GOAL:
Write out the whole listing, matching it exactly.

SUPPLIED INFORMATION:
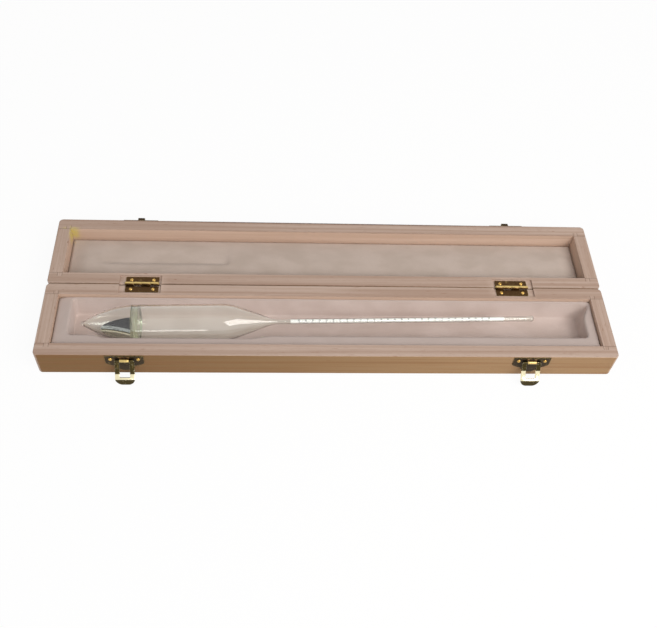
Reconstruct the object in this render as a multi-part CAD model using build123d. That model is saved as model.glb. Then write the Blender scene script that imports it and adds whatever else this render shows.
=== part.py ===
from build123d import *
import math
import os

# Cased hydrometer, open on a table. Millimetres, +Z up.
# The origin is the centre of the case base's underside. +X runs along the case towards the stem's
# end, and +Y towards the lid, which lies open behind the base.

# Wooden case
case_height = 21.5
wall = 9.5
corner_radius = 3.0
edge_ease = 0.5
tongue_thickness = 3.2
tongue_length = 3.0
panel_thickness = 2.5
panel_rebate = 4.5
panel_play = 0.1
seam_gap = 0.3

# Hinges
hinge_inset = 66.6
leaf_length = 23.4
leaf_reach = 6.8
leaf_thickness = 0.65
leaf_corner = 0.8
barrel_radius = 1.4
knuckle_count = 4
knuckle_gap = 0.15
knuckle_relief = 0.2
hinge_pin_radius = 0.6
pin_play = 0.05
pin_head_radius = 0.95
pin_head_height = 0.35
pin_head_round = 0.28
mortise_outer_margin = 4.4
mortise_inner_margin = 1.7
mortise_reach = 7.7
mortise_rise = 1.0
barrel_groove_play = 0.3
hinge_screw_spacing = 15.6
hinge_screw_reach = 4.1

# Latches
latch_inset_left = 59.9
latch_inset_right = 61.2
sheet = 0.5
plate_drop = 0.4
wing_half_width = 12.9
wing_height = 8.6
plate_neck_half_width = 6.3
plate_neck_drop = 3.0
plate_height = 17.0
plate_corner = 0.5
plate_sweep_radius = 12.0
plate_tab_round = 4.4
latch_screw_spacing = 18.5
latch_screw_drop = 4.3
pivot_drop = 4.8
pivot_radius = 0.65
pivot_play = 0.1
tongue_half_width = 3.1
tongue_slit = 0.25
tongue_root = 0.4
tongue_wrap = 240.0
tongue_hole_margin = 0.9
loop_sheet = 0.8
loop_half_width = 6.6
loop_window_half_width = 3.45
loop_window_length = 12.4
loop_end_bar = 1.3
loop_bow = 0.8
loop_lip_angle = 25.0
loop_swing = 146.0
loop_table_gap = 0.2
loop_end_radius = 5.2
loop_top_overhang = 0.45
catch_tab_height = 13.0
nose_half_width = 2.4
nose_start = 1.0
nose_reach = 4.4
nose_crest = 2.4
nose_rise = 0.8
nose_flat = 0.8
nose_round = 1.08
nose_window_play = 0.7

# Screws
hinge_screw_head_radius = 1.3
hinge_screw_head_height = 0.55
latch_screw_head_radius = 1.4
latch_screw_head_height = 0.9
screw_shank_radius = 0.8
screw_length = 6.0
screw_play = 0.03
recess_reach = 0.75
recess_width = 0.4
recess_depth = 0.35

# Lined foam insert of the base
soft_play = 0.3
strip_drop = 3.0
lining = 0.6
left_block = 10.0
right_block = 7.5
front_strip = 9.8
bulb_bay_strip = 7.5
back_wedge_top = 1.1
back_wedge_foot = 4.1
pocket_corner = 3.0
lining_edge = 1.2
bay_end_play = 6.0

# Padded lid
cover = 0.6
pad_gap = 0.9
pad_crown = 2.2

# Hydrometer
hydrometer_length = 320.4
bulb_radius = 12.9
nose_length = 39.0
shoulder_start = 103.0
cone_length = 30.0
stem_radius = 1.9
glass = 1.0
stem_glass = 0.45
tip_radius = 1.6
shoulder_round = 35.0
stem_blend = 20.0
stem_end_flat = 0.18
stem_bead_radius = 2.2
tip_clear = 7.3
end_clear = 35.8
back_gap = 4.05
seat_gap = 0.3
side_gap = 0.35
yaw = 1.35
partition_start = 35.4
partition_thickness = 5.2
partition_dish = 1.5
ballast_drop = 6.2
ballast_play = 0.05
scale_lead = 12.0
scale_tail = 22.4
scale_play = 0.1
scale_paper = 0.15

# Places that several pieces share
case_length = 2 * wall + left_block + right_block + tip_clear + hydrometer_length + end_clear
case_depth = 2 * wall + bulb_bay_strip + side_gap + 2 * bulb_radius + back_gap + back_wedge_foot
scale_start = shoulder_start + cone_length + scale_lead
scale_length = hydrometer_length - scale_tail - scale_start
scale_radius = stem_radius - stem_glass - scale_play
hinge_y = case_depth / 2 + seam_gap / 2
hinge_z = case_height + seam_gap / 2
lid_y = case_depth + seam_gap
inner_x = case_length / 2 - wall
inner_y = case_depth / 2 - wall
front_y = -case_depth / 2
strip_top = case_height - strip_drop
floor_z = panel_thickness + lining
pocket_left = -inner_x + left_block
pocket_right = inner_x - right_block
pocket_front = -inner_y + front_strip
bay_front = -inner_y + bulb_bay_strip
axis_z = floor_z + seat_gap + bulb_radius
tip_x = pocket_left + tip_clear
tip_y = bay_front + side_gap + bulb_radius - nose_length * math.sin(math.radians(yaw))
hinge_centres = {"left": -case_length / 2 + hinge_inset, "right": case_length / 2 - hinge_inset}
latch_centres = {
    "left": -case_length / 2 + latch_inset_left,
    "right": case_length / 2 - latch_inset_right,
}
plate_top = case_height - plate_drop
pivot_y = front_y - sheet - pivot_radius - pivot_play
pivot_z = case_height - pivot_drop
lid_flip = Pos(0, hinge_y, hinge_z) * Rot(-180, 0, 0) * Pos(0, -hinge_y, -hinge_z)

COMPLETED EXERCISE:
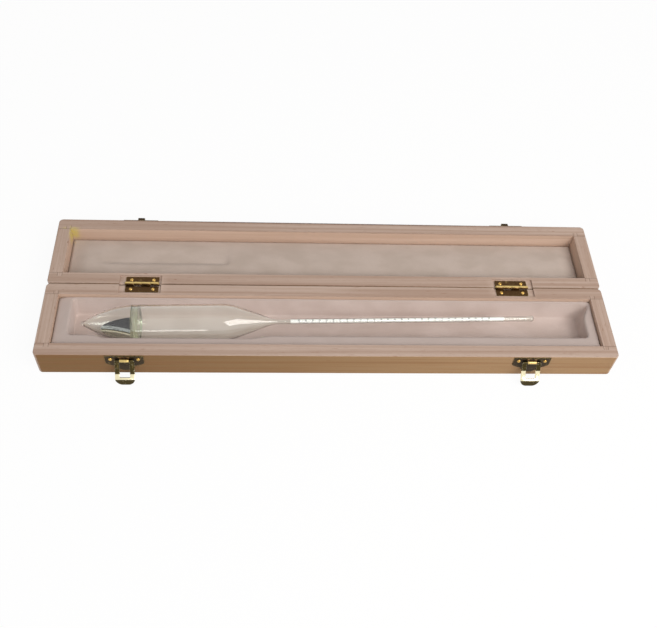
Reconstruct the object in this render as a multi-part CAD model using build123d. That model is saved as model.glb. Then write the Blender scene script that imports it and adds whatever else this render shows.
=== part.py ===
from build123d import *
import math
import os

# Cased hydrometer, open on a table. Millimetres, +Z up.
# The origin is the centre of the case base's underside. +X runs along the case towards the stem's
# end, and +Y towards the lid, which lies open behind the base.

# Wooden case
case_height = 21.5
wall = 9.5
corner_radius = 3.0
edge_ease = 0.5
tongue_thickness = 3.2
tongue_length = 3.0
panel_thickness = 2.5
panel_rebate = 4.5
panel_play = 0.1
seam_gap = 0.3

# Hinges
hinge_inset = 66.6
leaf_length = 23.4
leaf_reach = 6.8
leaf_thickness = 0.65
leaf_corner = 0.8
barrel_radius = 1.4
knuckle_count = 4
knuckle_gap = 0.15
knuckle_relief = 0.2
hinge_pin_radius = 0.6
pin_play = 0.05
pin_head_radius = 0.95
pin_head_height = 0.35
pin_head_round = 0.28
mortise_outer_margin = 4.4
mortise_inner_margin = 1.7
mortise_reach = 7.7
mortise_rise = 1.0
barrel_groove_play = 0.3
hinge_screw_spacing = 15.6
hinge_screw_reach = 4.1

# Latches
latch_inset_left = 59.9
latch_inset_right = 61.2
sheet = 0.5
plate_drop = 0.4
wing_half_width = 12.9
wing_height = 8.6
plate_neck_half_width = 6.3
plate_neck_drop = 3.0
plate_height = 17.0
plate_corner = 0.5
plate_sweep_radius = 12.0
plate_tab_round = 4.4
latch_screw_spacing = 18.5
latch_screw_drop = 4.3
pivot_drop = 4.8
pivot_radius = 0.65
pivot_play = 0.1
tongue_half_width = 3.1
tongue_slit = 0.25
tongue_root = 0.4
tongue_wrap = 240.0
tongue_hole_margin = 0.9
loop_sheet = 0.8
loop_half_width = 6.6
loop_window_half_width = 3.45
loop_window_length = 12.4
loop_end_bar = 1.3
loop_bow = 0.8
loop_lip_angle = 25.0
loop_swing = 146.0
loop_table_gap = 0.2
loop_end_radius = 5.2
loop_top_overhang = 0.45
catch_tab_height = 13.0
nose_half_width = 2.4
nose_start = 1.0
nose_reach = 4.4
nose_crest = 2.4
nose_rise = 0.8
nose_flat = 0.8
nose_round = 1.08
nose_window_play = 0.7

# Screws
hinge_screw_head_radius = 1.3
hinge_screw_head_height = 0.55
latch_screw_head_radius = 1.4
latch_screw_head_height = 0.9
screw_shank_radius = 0.8
screw_length = 6.0
screw_play = 0.03
recess_reach = 0.75
recess_width = 0.4
recess_depth = 0.35

# Lined foam insert of the base
soft_play = 0.3
strip_drop = 3.0
lining = 0.6
left_block = 10.0
right_block = 7.5
front_strip = 9.8
bulb_bay_strip = 7.5
back_wedge_top = 1.1
back_wedge_foot = 4.1
pocket_corner = 3.0
lining_edge = 1.2
bay_end_play = 6.0

# Padded lid
cover = 0.6
pad_gap = 0.9
pad_crown = 2.2

# Hydrometer
hydrometer_length = 320.4
bulb_radius = 12.9
nose_length = 39.0
shoulder_start = 103.0
cone_length = 30.0
stem_radius = 1.9
glass = 1.0
stem_glass = 0.45
tip_radius = 1.6
shoulder_round = 35.0
stem_blend = 20.0
stem_end_flat = 0.18
stem_bead_radius = 2.2
tip_clear = 7.3
end_clear = 35.8
back_gap = 4.05
seat_gap = 0.3
side_gap = 0.35
yaw = 1.35
partition_start = 35.4
partition_thickness = 5.2
partition_dish = 1.5
ballast_drop = 6.2
ballast_play = 0.05
scale_lead = 12.0
scale_tail = 22.4
scale_play = 0.1
scale_paper = 0.15

# Places that several pieces share
case_length = 2 * wall + left_block + right_block + tip_clear + hydrometer_length + end_clear
case_depth = 2 * wall + bulb_bay_strip + side_gap + 2 * bulb_radius + back_gap + back_wedge_foot
scale_start = shoulder_start + cone_length + scale_lead
scale_length = hydrometer_length - scale_tail - scale_start
scale_radius = stem_radius - stem_glass - scale_play
hinge_y = case_depth / 2 + seam_gap / 2
hinge_z = case_height + seam_gap / 2
lid_y = case_depth + seam_gap
inner_x = case_length / 2 - wall
inner_y = case_depth / 2 - wall
front_y = -case_depth / 2
strip_top = case_height - strip_drop
floor_z = panel_thickness + lining
pocket_left = -inner_x + left_block
pocket_right = inner_x - right_block
pocket_front = -inner_y + front_strip
bay_front = -inner_y + bulb_bay_strip
axis_z = floor_z + seat_gap + bulb_radius
tip_x = pocket_left + tip_clear
tip_y = bay_front + side_gap + bulb_radius - nose_length * math.sin(math.radians(yaw))
hinge_centres = {"left": -case_length / 2 + hinge_inset, "right": case_length / 2 - hinge_inset}
latch_centres = {
    "left": -case_length / 2 + latch_inset_left,
    "right": case_length / 2 - latch_inset_right,
}
plate_top = case_height - plate_drop
pivot_y = front_y - sheet - pivot_radius - pivot_play
pivot_z = case_height - pivot_drop
lid_flip = Pos(0, hinge_y, hinge_z) * Rot(-180, 0, 0) * Pos(0, -hinge_y, -hinge_z)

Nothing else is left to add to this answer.